§ Aim
Reproduce the span that opens at the line containing "chair.add(holder);" and closes at the line containing "bpy.data.objects.remove(obj)", both lines included, without alteration and without any other line.

§ Information shown
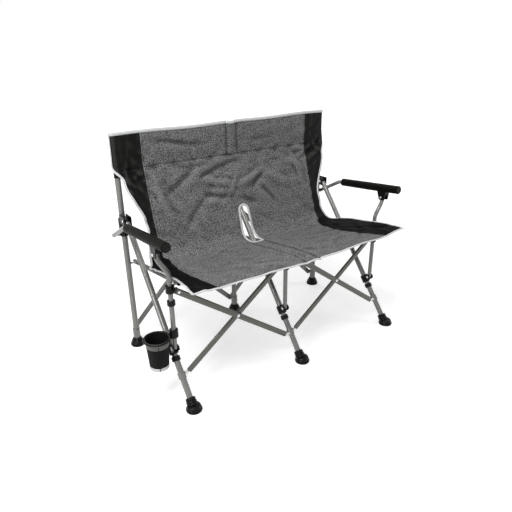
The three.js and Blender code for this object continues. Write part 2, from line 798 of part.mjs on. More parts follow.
// Cross tubes of each bay: one falls to the right, the other rises to the right
const bays = { left: ['left', 'centre'], right: ['centre', 'right'] };
for (const [name, [near, far]] of Object.entries(bays)) {
  const nearX = frameX(near) + crossSideOffset;
  const farX = frameX(far) - crossSideOffset;
  const rearward = point(0, 1, 0);
  const falling = [
    point(farX, rearLayerY(1), rearCrossLow), point(nearX, rearLayerY(1), rearCrossHigh)];
  const rising = [
    point(nearX, rearLayerY(2), rearCrossLow), point(farX, rearLayerY(2), rearCrossHigh)];
  piece(`${name}_rear_falling_tube`, 'steel', crossTube(...falling, rearward, crossWidth / 2, []));
  piece(`${name}_rear_rising_tube`, 'steel', crossTube(...rising, rearward, crossWidth / 2, rising));
  piece(`${name}_rear_cross_rivet`, 'zinc', crossRivet(...rising, rearward));

  const legPlace = onLeg(legLength - legBracketFromFoot);
  const bracketAt = (x, layer) => point(x, legPlace.y - frontLayer(layer), legPlace.z);
  const clampAt = (x, layer) => point(x, -postReach - seatLayer(layer), seatCrossHeight);
  const frontFalling = [bracketAt(frameX(far) - crossFootOffset, 2), clampAt(nearX, 2)];
  const frontRising = [bracketAt(frameX(near) + crossFootOffset, 1), clampAt(farX, 1)];
  // The faces lie in the plane that holds the tube and the width
  const facing = ([low, high]) =>
    high.clone().sub(low).setX(0).cross(point(1, 0, 0)).normalize().negate();
  piece(`${name}_front_falling_tube`, 'steel', crossTube(
    ...frontFalling, facing(frontFalling), -ballRadius - bearingGap, frontFalling.slice(1)));
  piece(`${name}_front_rising_tube`, 'steel', crossTube(
    ...frontRising, facing(frontRising), -ballRadius - bearingGap, []));
  piece(`${name}_front_cross_rivet`, 'zinc', crossRivet(...frontFalling, facing(frontFalling)));
}

// Cup holder
const holder = new THREE.Group();
holder.position.x = frameX('left');
chair.add(holder);
piece('cup_holder_ring', 'plastic', cupRing(), holder);
piece('cup_holder_cup', 'cupFabric', cup(), holder);

// Fabric
piece('back_fabric', 'fabric', cut(sheet(backSurface, sheetAcross, sheetDown), slotCutter()));
piece('seat_fabric', 'fabric', cut(sheet(seatSurface, sheetAcross, sheetDown), seatSlotCutter()));

export default chair;
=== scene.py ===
# %% [markdown]
# # A folding camping seat for two
# The packed model gives every tube, clamp and foot its place. This lesson dresses it:
# round tubes in place of faceted ones, cloth with folds and sewn edges, and a finish for
# each material. The frame comes first, because every piece is made where the frame says.

# %% Load the frame
import math

import bmesh
import bpy
import numpy as np
from mathutils import Matrix, Vector


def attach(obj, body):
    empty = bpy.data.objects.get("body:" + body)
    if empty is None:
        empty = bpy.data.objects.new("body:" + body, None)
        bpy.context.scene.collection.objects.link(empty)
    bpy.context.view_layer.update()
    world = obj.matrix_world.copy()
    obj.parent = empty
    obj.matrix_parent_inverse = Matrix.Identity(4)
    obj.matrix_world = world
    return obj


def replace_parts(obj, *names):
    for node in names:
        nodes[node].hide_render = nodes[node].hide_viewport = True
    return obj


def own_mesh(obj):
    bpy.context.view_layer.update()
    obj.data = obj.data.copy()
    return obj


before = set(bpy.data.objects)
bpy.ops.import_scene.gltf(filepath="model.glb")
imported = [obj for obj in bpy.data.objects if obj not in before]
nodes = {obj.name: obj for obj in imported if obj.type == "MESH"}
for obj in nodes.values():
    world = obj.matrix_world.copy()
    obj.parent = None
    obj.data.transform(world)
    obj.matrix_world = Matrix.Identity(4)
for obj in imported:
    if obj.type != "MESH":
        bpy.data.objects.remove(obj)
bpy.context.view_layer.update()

# %% [markdown]
# ## Sizes
# The sizes are written in millimetres, as a maker would say them, and every mesh is
# turned into metres in one place. Left and right are as seen in the photograph.

# %% Sizes of the folding frame
BAY = 490.0
SIDES = {"left": -1, "centre": 0, "right": 1}
FRAME_TUBE, POST_TUBE, RAIL_TUBE, ARM_TUBE, WALL = 11.0, 8.5, 9.0, 8.5, 1.2
CLAMP_WALL, SEAT_CLAMP_WALL, GAP = 6.0, 7.0, 0.3
UPRIGHT_FOOT, UPRIGHT_TOP = 14.3, 866.0
LEG_TOP, LEG_FOOT = np.array([0.0, -42.0, 566.0]), np.array([0.0, -503.0, 0.0])
LEG_LENGTH = float(np.linalg.norm(LEG_FOOT - LEG_TOP))
LEG_ALONG = (LEG_FOOT - LEG_TOP) / LEG_LENGTH
LEG_SHORT, BRACKET_UP = 22.3, 125.0
POST_Y, POST_HEAD, POST_PAST, ARM_OUTSET = -386.0, 564.0, 13.3, 36.5
POST_FOOT = np.array([0.0, POST_Y, 190.0])
ARM_PIVOT = np.array([0.0, 0.0, 506.0])
PAD_REAR, PAD_FRONT = np.array([0.0, -145.0, 575.0]), np.array([0.0, -468.0, 609.0])
PAD_RADIUS, PAD_END = 17.0, 6.3
RAIL_REAR, RAIL_FRONT = np.array([0.0, -3.0, 376.0]), np.array([0.0, POST_Y, 438.0])
RAIL_INSET = 31.5
CROSS_WIDTH, CROSS_THICKNESS, LAYER_GAP = 22.0, 11.0, 2.2
REAR_LOW, REAR_HIGH, SEAT_CROSS = 66.0, 530.0, 424.0
PIVOT_OUT, LOW_PIVOT_OUT = 14.0, 27.0
print("front leg length:", round(LEG_LENGTH, 1), "mm")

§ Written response
chair.add(holder);
piece('cup_holder_ring', 'plastic', cupRing(), holder);
piece('cup_holder_cup', 'cupFabric', cup(), holder);

// Fabric
piece('back_fabric', 'fabric', cut(sheet(backSurface, sheetAcross, sheetDown), slotCutter()));
piece('seat_fabric', 'fabric', cut(sheet(seatSurface, sheetAcross, sheetDown), seatSlotCutter()));

export default chair;
=== scene.py ===
# %% [markdown]
# # A folding camping seat for two
# The packed model gives every tube, clamp and foot its place. This lesson dresses it:
# round tubes in place of faceted ones, cloth with folds and sewn edges, and a finish for
# each material. The frame comes first, because every piece is made where the frame says.

# %% Load the frame
import math

import bmesh
import bpy
import numpy as np
from mathutils import Matrix, Vector


def attach(obj, body):
    empty = bpy.data.objects.get("body:" + body)
    if empty is None:
        empty = bpy.data.objects.new("body:" + body, None)
        bpy.context.scene.collection.objects.link(empty)
    bpy.context.view_layer.update()
    world = obj.matrix_world.copy()
    obj.parent = empty
    obj.matrix_parent_inverse = Matrix.Identity(4)
    obj.matrix_world = world
    return obj


def replace_parts(obj, *names):
    for node in names:
        nodes[node].hide_render = nodes[node].hide_viewport = True
    return obj


def own_mesh(obj):
    bpy.context.view_layer.update()
    obj.data = obj.data.copy()
    return obj


before = set(bpy.data.objects)
bpy.ops.import_scene.gltf(filepath="model.glb")
imported = [obj for obj in bpy.data.objects if obj not in before]
nodes = {obj.name: obj for obj in imported if obj.type == "MESH"}
for obj in nodes.values():
    world = obj.matrix_world.copy()
    obj.parent = None
    obj.data.transform(world)
    obj.matrix_world = Matrix.Identity(4)
for obj in imported:
    if obj.type != "MESH":
        bpy.data.objects.remove(obj)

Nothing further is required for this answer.